Monday, February 27, 2006

This River Don't Go...

I’ve been craving poetry of late. William Matthews. Wislawa Szymborska. Raymond Carver. ee cummings. Whitman. Bukowski, the wonderful vile bastard. Some temperate Sandburg (How the hold he has on me? Perhaps for my embrace of simplicity. He doesn’t make me work too hard and I like that. But he certainly worked harder than critics allow). And you, James Dickey. One drunken night we nearly made a pilgrimage to Columbia and knocked upon your door. I was too young to realize your reputation for fact. I doubt you’d have welcomed us, but I pretend that you might have. Is it true your son dropped a $10,000 movie camera in the river during the shoot of Deliverance? One of my professors told that story long ago. Timing and proximity made it believable. We all know this river don’t go to Aintry.

And back to Matthews; long ago I found a blurb of his on the Web, decided I should know more about him, and eventually found Sleek for the Long Flight in a Harvard bookstore one balmy Boston day. Best fucking eight dollars I ever spent. (Discounting a double Makers on a flight to Los Angeles way back when minis were still $4 a pop). How I envy you:

The Music Pool

You have to put your head in.
It’s so much like silence
it takes all your breath
to begin
hearing it. Then you never forget
the sound of being held
completely still by someone you love.
Soon you will undress
but not yet.


I long for the ability to express myself that simply. In person, with many, I am a long-winded, and repetitive sort. I’m not sure why. Emphasis? A narcissistic appreciation of my own voice? A lack of respect for my audience? Both likely and unlikely on all counts. Really, just another quirk of my personality. I don’t fret it that much. Not that much.

Regardless, I need a rush of creativity. My minor successes have come in the form of poetry only; and yet, I have not penned anything of note in several years. That is a bit poetic in and of itself, huh?

[I sense a bit of forced internal rhyme lingering on the horizon of my free verse way of life—like a fence of sorts, struggling to define its purpose. It is there for the citing, I am certain. I am certain].

But what spawns creativity more earnestly than… the envy of creativity? So maybe I am once again on the verge of something. I feel a storm. And I will harness a fucking storm in a millisecond. I can’t tame one, but I’ll claim it and ride it for all I can.

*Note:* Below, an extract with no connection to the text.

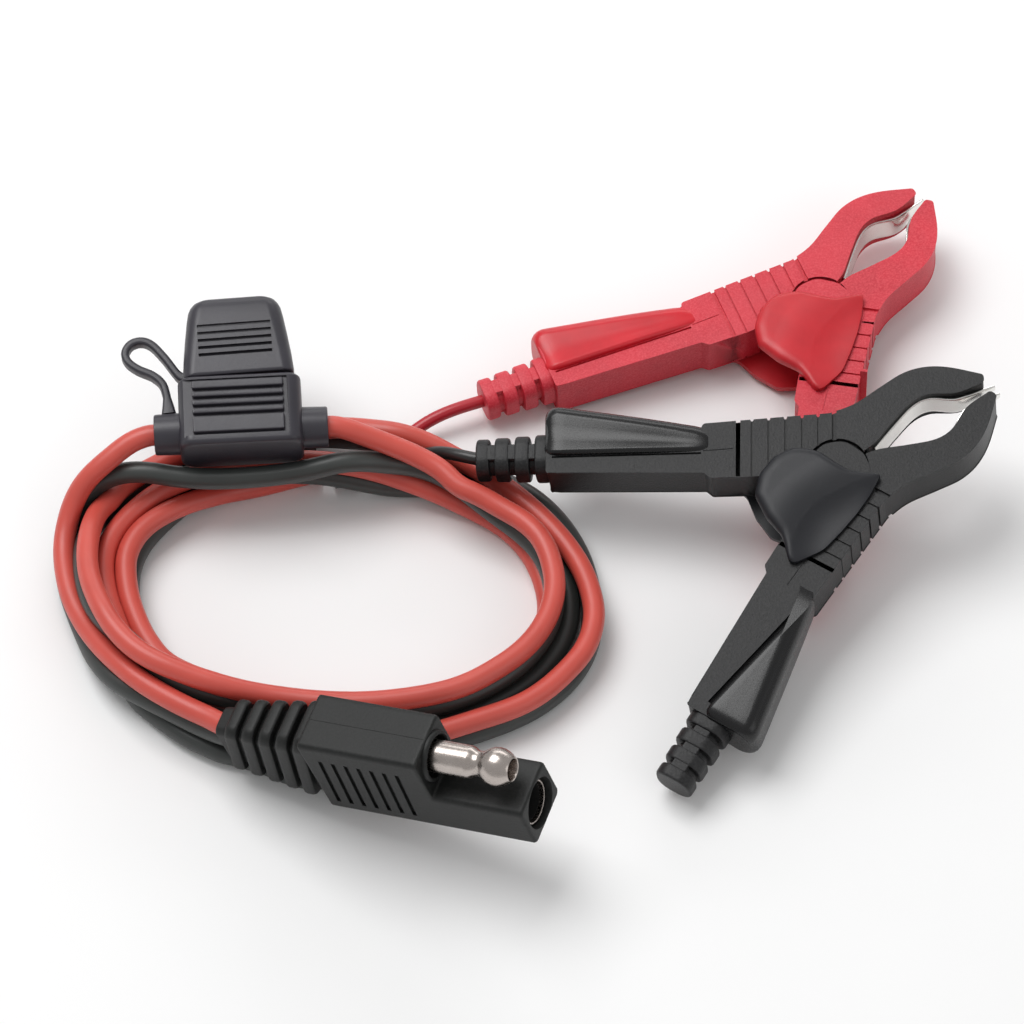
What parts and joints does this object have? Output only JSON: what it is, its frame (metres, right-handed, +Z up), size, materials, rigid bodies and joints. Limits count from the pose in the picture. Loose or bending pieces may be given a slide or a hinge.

And to a sweet Boy with covers pulled high, I’ll always whisper poetry to you. And I won’t pester you with iambs and such. I will likely tell you just what I mean—no slight of hand here. And while I may try to pretty it up from time to time, I trust you will follow my simple meter for what it is. Just that.

Nothing fancy.

Sometimes I just like to talk poetry to you.

Sleep well, Boy.

4 Comments:

Anonymous Anonymous said...

Poetry is such a higher art from than prose it frustrates me to no end when I try to write it. That said, I'm a poetry snob - Whitman, Hikmet, and Rossetti are my faves.

I remember hearing a poet laureat on NPR years ago. He made two points that I've never forgetten.

1) Think poetry is old, archaic and no longer read? Put a drape over every monument that has poetry on it. Goodbye to half the stuff in DC, the Statue of Liberty and more.

2) Having national poetry month dumbs down poetry. Not everyone can appreciate poetry. Don't dumb it down. Leave it ont he pedestal where it belongs.

Gorgeous stuff, Ryan, especially the speaking in poetry to Em.

A lucky boy, he is.

12:36 PM  
Blogger MJ said...

Where'd you go? Are you penning masterpieces in there?

1:24 AM  
Blogger Anna said...

Sandburg is my favorite poet, and his "The Road and The End" my favorite poem... the one I recite to myself when feeling sad and impotent.

And I'll admit to an unnatural love for Bukowski. He's really not *that* vile. Really!

6:35 AM  
Blogger samantha said...

So I'll be in your hood on Sunday, leaving on Wednesday afternoon.